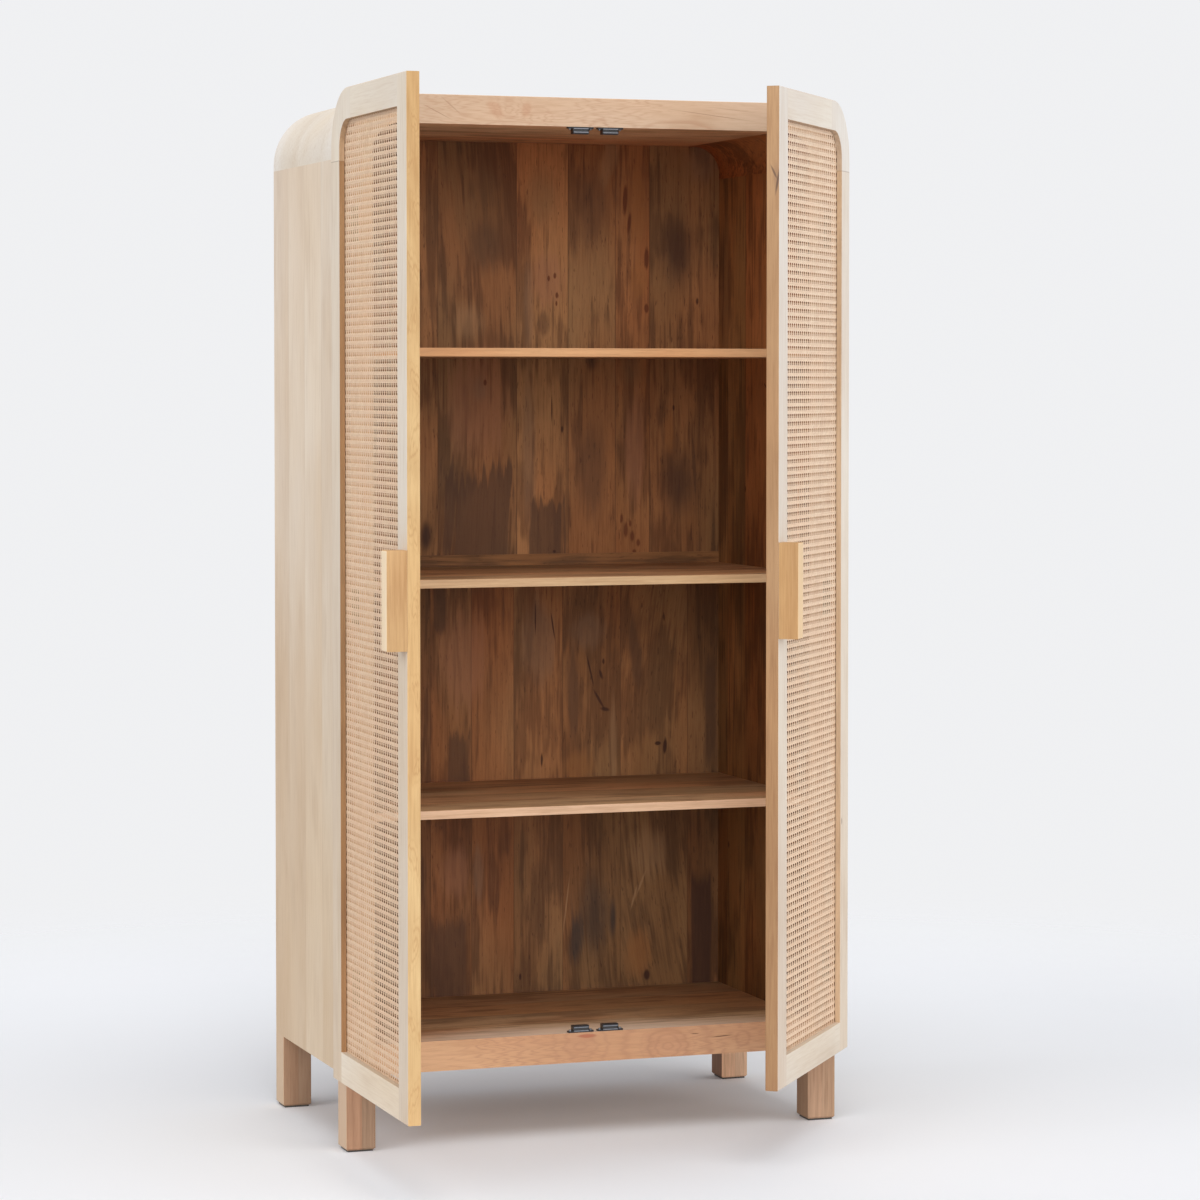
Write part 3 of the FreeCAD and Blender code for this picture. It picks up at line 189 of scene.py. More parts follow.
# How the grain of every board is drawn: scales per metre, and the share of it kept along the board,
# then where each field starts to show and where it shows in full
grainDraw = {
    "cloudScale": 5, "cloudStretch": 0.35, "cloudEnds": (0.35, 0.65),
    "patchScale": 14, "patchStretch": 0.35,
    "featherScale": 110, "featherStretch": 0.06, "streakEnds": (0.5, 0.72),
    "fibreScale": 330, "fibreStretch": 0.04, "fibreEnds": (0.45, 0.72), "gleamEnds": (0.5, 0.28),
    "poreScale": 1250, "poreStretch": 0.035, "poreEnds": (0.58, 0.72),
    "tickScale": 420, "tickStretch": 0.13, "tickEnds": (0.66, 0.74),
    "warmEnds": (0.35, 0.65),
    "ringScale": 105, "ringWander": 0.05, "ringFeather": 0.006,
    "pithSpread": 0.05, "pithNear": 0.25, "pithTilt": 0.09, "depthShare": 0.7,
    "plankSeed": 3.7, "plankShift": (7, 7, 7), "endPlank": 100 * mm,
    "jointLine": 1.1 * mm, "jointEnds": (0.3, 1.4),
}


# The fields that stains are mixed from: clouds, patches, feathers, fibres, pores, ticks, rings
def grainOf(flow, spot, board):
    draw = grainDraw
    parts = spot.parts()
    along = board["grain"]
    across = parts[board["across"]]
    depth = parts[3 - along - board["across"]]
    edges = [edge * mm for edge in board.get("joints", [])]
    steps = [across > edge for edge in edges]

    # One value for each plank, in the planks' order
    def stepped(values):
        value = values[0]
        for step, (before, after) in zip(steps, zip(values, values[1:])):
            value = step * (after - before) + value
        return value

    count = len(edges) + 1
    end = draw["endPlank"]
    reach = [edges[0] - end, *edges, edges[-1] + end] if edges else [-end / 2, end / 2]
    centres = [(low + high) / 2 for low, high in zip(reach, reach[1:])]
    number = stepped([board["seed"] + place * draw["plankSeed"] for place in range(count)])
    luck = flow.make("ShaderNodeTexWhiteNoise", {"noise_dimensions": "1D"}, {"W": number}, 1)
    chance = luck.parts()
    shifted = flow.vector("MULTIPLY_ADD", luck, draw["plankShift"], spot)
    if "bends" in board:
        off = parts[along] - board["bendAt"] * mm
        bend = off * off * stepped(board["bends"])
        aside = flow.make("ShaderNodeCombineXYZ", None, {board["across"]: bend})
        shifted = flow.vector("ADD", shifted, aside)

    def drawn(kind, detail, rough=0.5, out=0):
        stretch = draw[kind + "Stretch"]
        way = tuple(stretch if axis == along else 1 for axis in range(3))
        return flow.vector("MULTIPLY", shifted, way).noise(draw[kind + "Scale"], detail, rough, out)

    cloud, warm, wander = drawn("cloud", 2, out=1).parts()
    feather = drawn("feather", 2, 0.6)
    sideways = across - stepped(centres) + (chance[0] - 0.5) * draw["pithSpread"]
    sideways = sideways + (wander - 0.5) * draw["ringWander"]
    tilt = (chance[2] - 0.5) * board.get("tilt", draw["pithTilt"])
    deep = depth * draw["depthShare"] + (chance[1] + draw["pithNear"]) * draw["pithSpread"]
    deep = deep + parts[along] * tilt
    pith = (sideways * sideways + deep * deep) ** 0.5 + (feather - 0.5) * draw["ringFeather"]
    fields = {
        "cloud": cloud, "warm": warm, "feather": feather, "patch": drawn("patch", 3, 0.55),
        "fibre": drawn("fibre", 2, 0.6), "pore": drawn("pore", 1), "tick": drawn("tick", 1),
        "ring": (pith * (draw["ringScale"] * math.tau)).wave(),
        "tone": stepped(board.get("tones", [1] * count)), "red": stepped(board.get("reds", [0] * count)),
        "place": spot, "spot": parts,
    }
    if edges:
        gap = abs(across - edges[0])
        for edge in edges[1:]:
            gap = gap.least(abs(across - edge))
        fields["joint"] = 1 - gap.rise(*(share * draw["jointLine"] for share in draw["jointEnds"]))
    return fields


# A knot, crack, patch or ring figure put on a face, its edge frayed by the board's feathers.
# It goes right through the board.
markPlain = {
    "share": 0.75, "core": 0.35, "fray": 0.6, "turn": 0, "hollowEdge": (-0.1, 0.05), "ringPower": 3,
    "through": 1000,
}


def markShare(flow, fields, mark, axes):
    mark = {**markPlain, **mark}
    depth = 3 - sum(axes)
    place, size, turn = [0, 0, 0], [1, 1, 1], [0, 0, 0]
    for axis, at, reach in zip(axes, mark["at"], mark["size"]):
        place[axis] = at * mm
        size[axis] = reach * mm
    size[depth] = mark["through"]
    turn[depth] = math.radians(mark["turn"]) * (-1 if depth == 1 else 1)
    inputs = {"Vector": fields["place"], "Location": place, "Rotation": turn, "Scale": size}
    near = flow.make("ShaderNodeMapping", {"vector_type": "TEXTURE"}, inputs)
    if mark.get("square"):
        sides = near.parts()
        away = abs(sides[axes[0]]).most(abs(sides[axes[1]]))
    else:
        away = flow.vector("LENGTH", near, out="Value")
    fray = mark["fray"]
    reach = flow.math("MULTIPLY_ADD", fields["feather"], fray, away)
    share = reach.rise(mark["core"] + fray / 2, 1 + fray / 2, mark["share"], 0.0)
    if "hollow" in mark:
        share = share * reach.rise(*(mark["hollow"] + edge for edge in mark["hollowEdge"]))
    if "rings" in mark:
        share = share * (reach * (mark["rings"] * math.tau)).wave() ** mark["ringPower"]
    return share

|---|

» **SET TASK**
Restate, word for word and with nothing added, the lines from the first line of the listing through the one where "return value" stands.

» **ANSWER FOR THIS EXERCISE**
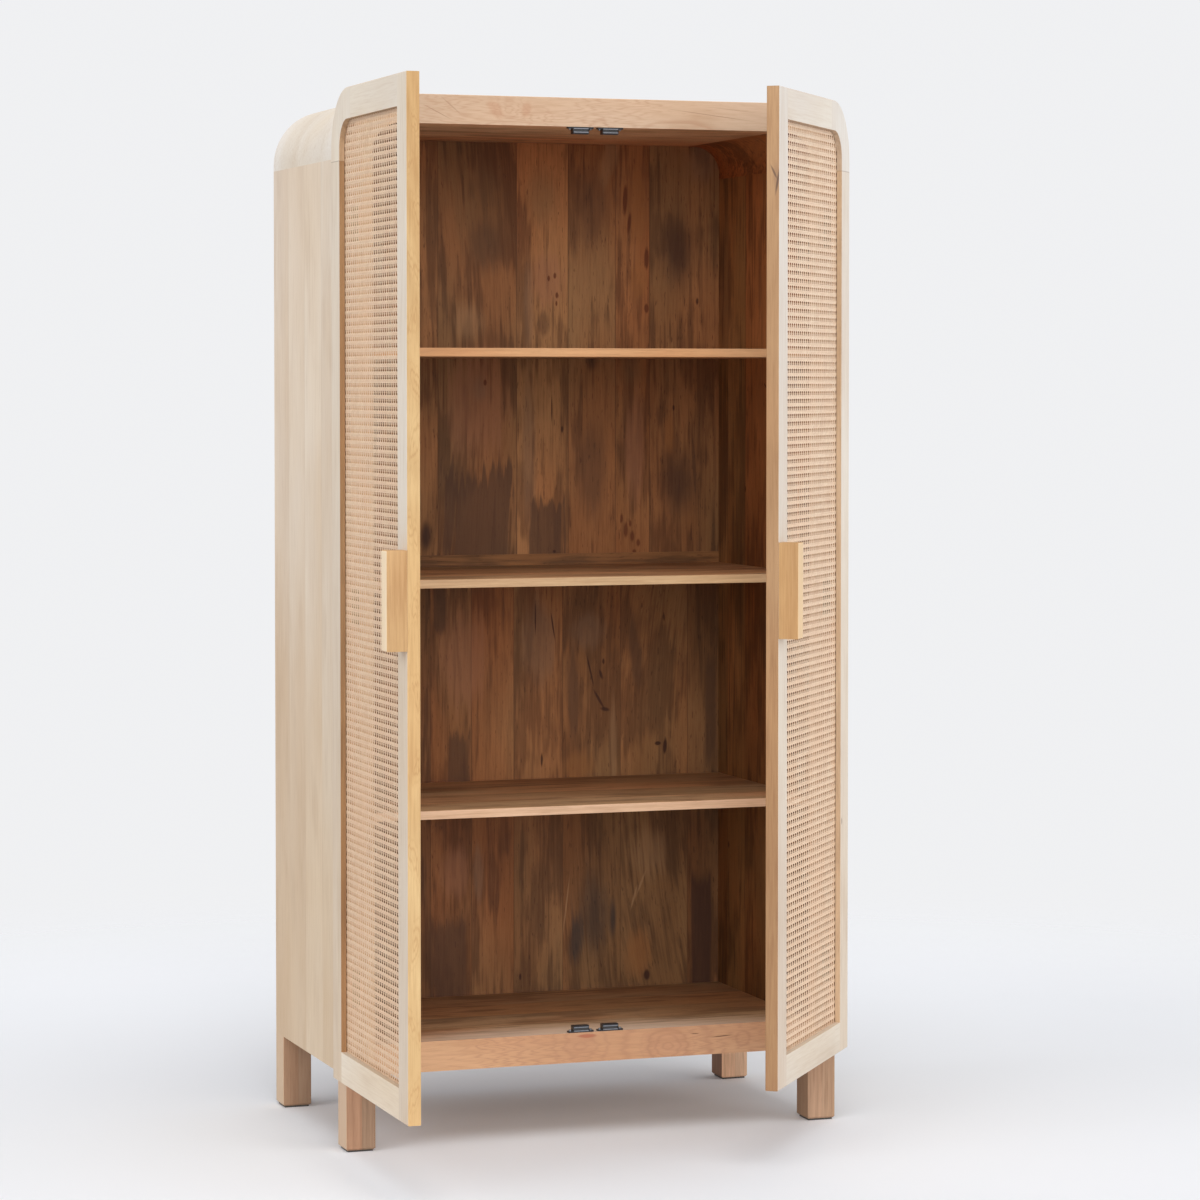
Write part 3 of the FreeCAD and Blender code for this picture. It picks up at line 189 of scene.py. More parts follow.
# How the grain of every board is drawn: scales per metre, and the share of it kept along the board,
# then where each field starts to show and where it shows in full
grainDraw = {
    "cloudScale": 5, "cloudStretch": 0.35, "cloudEnds": (0.35, 0.65),
    "patchScale": 14, "patchStretch": 0.35,
    "featherScale": 110, "featherStretch": 0.06, "streakEnds": (0.5, 0.72),
    "fibreScale": 330, "fibreStretch": 0.04, "fibreEnds": (0.45, 0.72), "gleamEnds": (0.5, 0.28),
    "poreScale": 1250, "poreStretch": 0.035, "poreEnds": (0.58, 0.72),
    "tickScale": 420, "tickStretch": 0.13, "tickEnds": (0.66, 0.74),
    "warmEnds": (0.35, 0.65),
    "ringScale": 105, "ringWander": 0.05, "ringFeather": 0.006,
    "pithSpread": 0.05, "pithNear": 0.25, "pithTilt": 0.09, "depthShare": 0.7,
    "plankSeed": 3.7, "plankShift": (7, 7, 7), "endPlank": 100 * mm,
    "jointLine": 1.1 * mm, "jointEnds": (0.3, 1.4),
}


# The fields that stains are mixed from: clouds, patches, feathers, fibres, pores, ticks, rings
def grainOf(flow, spot, board):
    draw = grainDraw
    parts = spot.parts()
    along = board["grain"]
    across = parts[board["across"]]
    depth = parts[3 - along - board["across"]]
    edges = [edge * mm for edge in board.get("joints", [])]
    steps = [across > edge for edge in edges]

    # One value for each plank, in the planks' order
    def stepped(values):
        value = values[0]
        for step, (before, after) in zip(steps, zip(values, values[1:])):
            value = step * (after - before) + value
        return value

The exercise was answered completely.